Many scientists study multiple strains of an organism, says [The Institute for Genomic Research] TIGR President Claire Fraser. But at TIGR, we’re now going a step further, to actually quantify how many genes are associated with a given species. How many genomes do you need to fully describe a bacterial species?
In pursuit of that question, TIGR scientist Herve Tettelin and colleagues published a study in this week’s (September 19-23) early online edition of the Proceedings of the National Academy of Sciences (PNAS). In the study, TIGR scientists, with collaborators at Chiron Corporation, Harvard Medical School and Seattle Children’s Hospital, compared the genomic sequence of eight isolates of the same bacterial species: Streptococcus agalactiae , also known as Group B Strep (GBS), which can cause infection in newborns and immuno-compromised individuals.
Analyzing the eight GBS genomes, the researchers discovered a surprisingly continual stream of diversity. Each GBS strain contained an average of 1806 genes present in every strain (thus constituting the GBS core genome) plus 439 genes absent in one or more strains. Moreover, mathematical modeling showed that unique genes will continue to emerge, even after thousands of genomes are sequenced. The GBS pan-genome is expected to grow by an average of 33 new genes every time a new strain is sequenced.
Yes, John. Another really esoteric science post. But, it’s fascinating stuff. We can’t let Ray Kurzweil have all the fun.
The pan-genome is more than mere syntax. The concept has real implications for molecular biology. Many important pathogens–including those responsible for influenza, Chlamydia, and gastrointestinal infections, all under study at TIGRcontain multiple strains with specific genomes. By bringing a pan-genome perspective to the study of these organisms, scientists may better learn how new pathogens emerge and better target therapies to specific conditions. One approach is to spotlight a species’s core genome. On the flip side, scientists may eliminate a core genome, hunting instead for fringe genes that explain a specific strain’s unique activity.
TIGR researchers say the pan-genome concept also underscores the limits of traditional known genomes. Researchers often refer to a type genome to describe a given species. That singular, representative genome is often simply the strain easiest to acquire from nature or grow in the lab. Yet scientists worldwide routinely tap these known genomes in public databases to hunt for drug targets, explain ecological niches, and chart evolution. How well do these microbial genomes reflect reality?
As comparative genomics itself evolves, Fraser expects TIGR to increasingly focus on pan-genomes. Many questions remain. Although some microbial species, such as GBS, have infinite pan-genomes, for instance, others are more limited. Comparing eight independent isolates of Bacillus anthracis (the bacterium that causes anthrax), for instance, Tettelin and colleagues found that just four genomes were sufficient to characterize its pan-genome. That raises interesting questions about rates of evolution, notes Fraser. We’re intrigued to learn more about the diversity within a given species, and how it happens, she says.

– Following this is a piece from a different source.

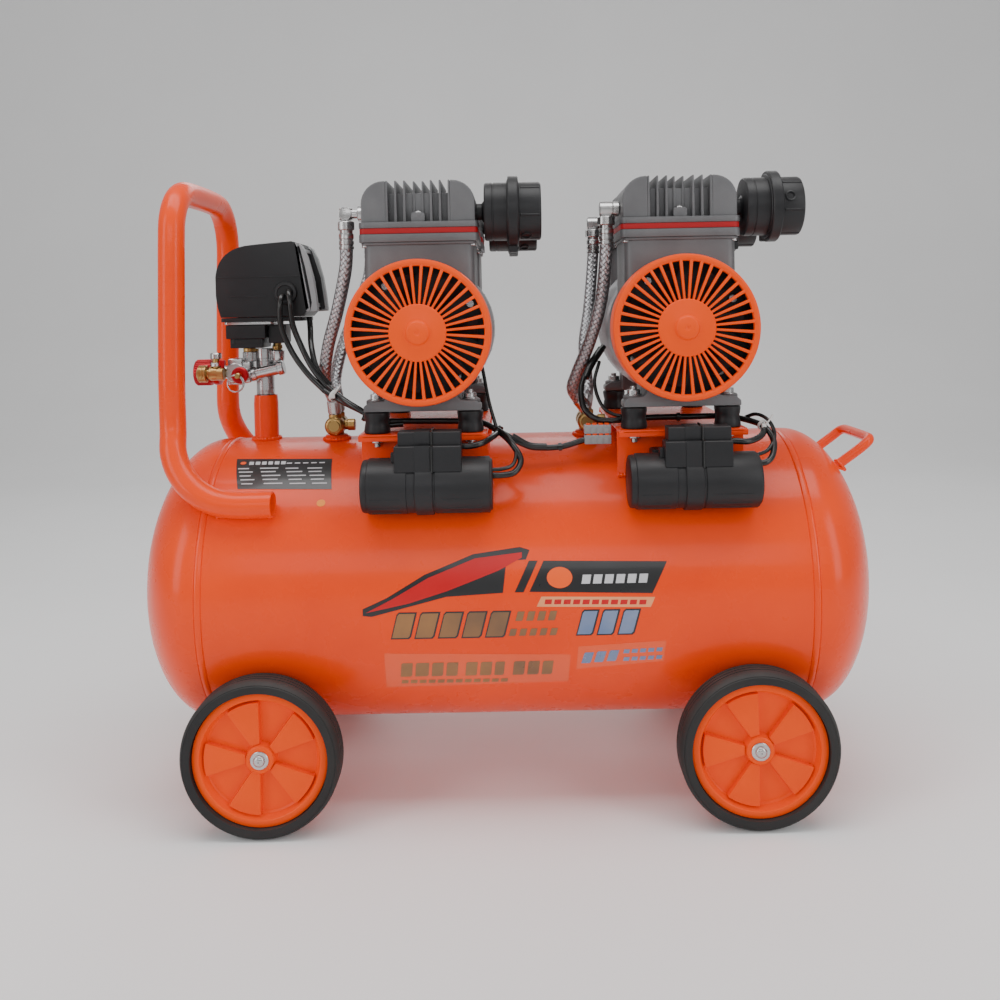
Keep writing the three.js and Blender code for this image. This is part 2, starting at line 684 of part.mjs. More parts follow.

My neck of the woods does have a small crowd of mathematicians and geneticists. I presume they’re discussing the heck out of this, right now.
The pan-genome idea is pretty cool, but I have to object to the 3 main points in this post that are contradictory or misleading:
1) Moreover, mathematical modeling showed that unique genes will continue to emerge, even after thousands of genomes are sequenced. The GBS pan-genome is expected to grow by an average of 33 new genes every time a new strain is sequenced.
All this is saying is that bacteria mutate A LOT, and that as more and more strains are sequenced, more and more of those mutations will be discovered.
Given that there is a new Flu virus, and hence vaccine, every year, we knew this already. (Bacteria are even worse, hence no cure for the common cold.)
2) Researchers Predict Infinite Genomes
No they don’t. It’s clear than any individual genome is finite in length, and even the pan-gemone is finite in length at any given time. All they say is that the _pan-genome_ will continue to grow as the bacteria mutates. It’s never going to be infinite.
3) How many genomes do you need to fully describe a bacterial species?
This question is really misleading. I thought they were referring to all the junk genes that we know are in any particular genome, and they were going to start knocking these out until you get a genome that has the minimum number of genes necessary to still behave like the original species does.
The minimal set of genes that currently exist in nature for a particular species may be much larger than the minimum number of genes needed to define that species.
Anyway, it’s still a cool article and soothes some of my guilt at not reading my Scientific American.